A resource encompassing new visitor and educational centres

Adjacent and connecting to the idyllic surroundings and tranquillity of the Tyram Lakes site is the Natural England site of the Humberhead and Peatlands National Nature Reserve.


Providing complimentary access for Tyram’s future visitors, the Natural England site will supply guests with even more acres for hiking, horse riding, trails and exploration. For the horse riders, Tyram will boast around 24 miles of riding without meeting a single highway!

The Peatland, comprising Thorne, Goole, and Crowle Moors, as well as

Hatfield Moors, represent the largest area of raised bog wilderness in lowland Britain at 2,887 hectares in size, supporting a vast diversity of wildlife with 5,500 species of invertebrates including 200 different types of birds. They are recognised as beautiful habitats providing environmental benefits from biodiversity to climate regulation.

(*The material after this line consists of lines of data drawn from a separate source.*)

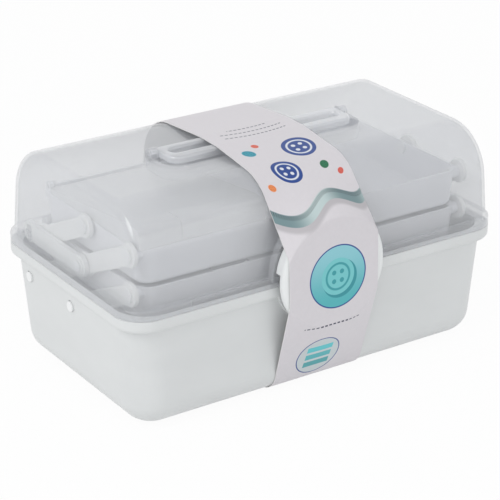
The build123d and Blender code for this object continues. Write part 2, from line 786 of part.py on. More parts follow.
with BuildPart() as strap:
    with BuildSketch(Plane.YZ.offset(strap_x - strap_width / 2)):
        with BuildLine():
            FilletPolyline((tray_front_y - strap_lift, cover_top_z - strap_drop),
                           (tray_front_y - strap_lift, cover_top_z + strap_lift),
                           (tray_front_y + cover_flat, cover_top_z + strap_lift),
                           radius=cover_front_round + strap_lift)
            Line((tray_front_y + cover_flat, cover_top_z + strap_lift),
                 (tray_front_y + cover_flat, cover_top_z - strap_overlap))
            FilletPolyline((tray_front_y + cover_flat, cover_top_z - strap_overlap),
                           (tray_front_y + strap_overlap, cover_top_z - strap_overlap),
                           (tray_front_y + strap_overlap, cover_top_z - strap_drop),
                           radius=cover_front_round - strap_overlap)
            Line((tray_front_y + strap_overlap, cover_top_z - strap_drop),
                 (tray_front_y - strap_lift, cover_top_z - strap_drop))
        make_face()
    extrude(amount=strap_width)

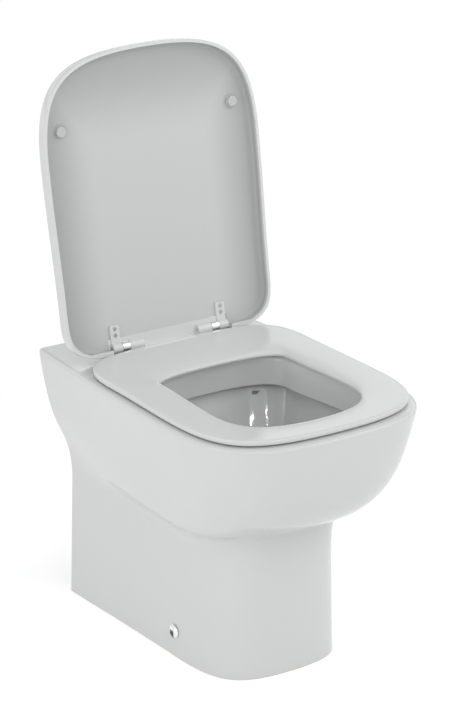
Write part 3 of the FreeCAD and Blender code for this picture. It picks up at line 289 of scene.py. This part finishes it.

The Humberhead Peatlands is a Special Area of Conservation (SAC) for its habitat and an internationally important breeding site for the nocturnal, insect-feeding nightjar.

Hidden landscapes

The acidic peat creates an environment which slows down the process of decay and has therefore, preserved a huge number of fossils and early remains.


Even deeper into history

Fossil insects provide a wealth of information about the bog and local environment thousands of years ago. The vast majority of objects and structures used by our ancestors were made from organic materials (in particular wood). These are normally lost on dryland archaeological sites but can be preserved in peatlands.

Welcome to the “Yorkshire Everglades”

Antiquarians such as John Leland visited the area in the 16th century, and his descriptions provide a “window onto what must have been a truly fabulous ‘everglades-like’ landscape”, as described by local historian Colin Howes.